The task:
Scan the following material for the string "materials" and copy each line in which it appears.

Given material:
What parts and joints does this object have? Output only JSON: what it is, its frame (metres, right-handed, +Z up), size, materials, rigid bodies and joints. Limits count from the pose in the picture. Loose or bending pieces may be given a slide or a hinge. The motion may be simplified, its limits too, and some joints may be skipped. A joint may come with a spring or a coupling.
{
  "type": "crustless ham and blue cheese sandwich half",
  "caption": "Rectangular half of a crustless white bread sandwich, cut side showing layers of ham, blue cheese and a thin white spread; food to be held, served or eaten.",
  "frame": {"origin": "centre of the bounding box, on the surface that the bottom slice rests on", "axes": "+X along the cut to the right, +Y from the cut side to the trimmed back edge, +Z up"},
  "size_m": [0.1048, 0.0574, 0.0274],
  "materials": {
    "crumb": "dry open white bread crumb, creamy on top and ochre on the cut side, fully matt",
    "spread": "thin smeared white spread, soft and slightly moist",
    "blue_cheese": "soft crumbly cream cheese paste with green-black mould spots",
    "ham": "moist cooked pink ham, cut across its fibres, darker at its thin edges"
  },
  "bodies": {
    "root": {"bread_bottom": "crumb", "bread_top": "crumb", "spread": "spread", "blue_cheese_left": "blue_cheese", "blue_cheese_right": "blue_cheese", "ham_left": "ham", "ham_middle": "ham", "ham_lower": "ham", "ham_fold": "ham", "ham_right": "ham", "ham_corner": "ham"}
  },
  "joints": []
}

Result:
What parts and joints does this object have? Output only JSON: what it is, its frame (metres, right-handed, +Z up), size, materials, rigid bodies and joints. Limits count from the pose in the picture. Loose or bending pieces may be given a slide or a hinge. The motion may be simplified, its limits too, and some joints may be skipped. A joint may come with a spring or a coupling.
  "materials": {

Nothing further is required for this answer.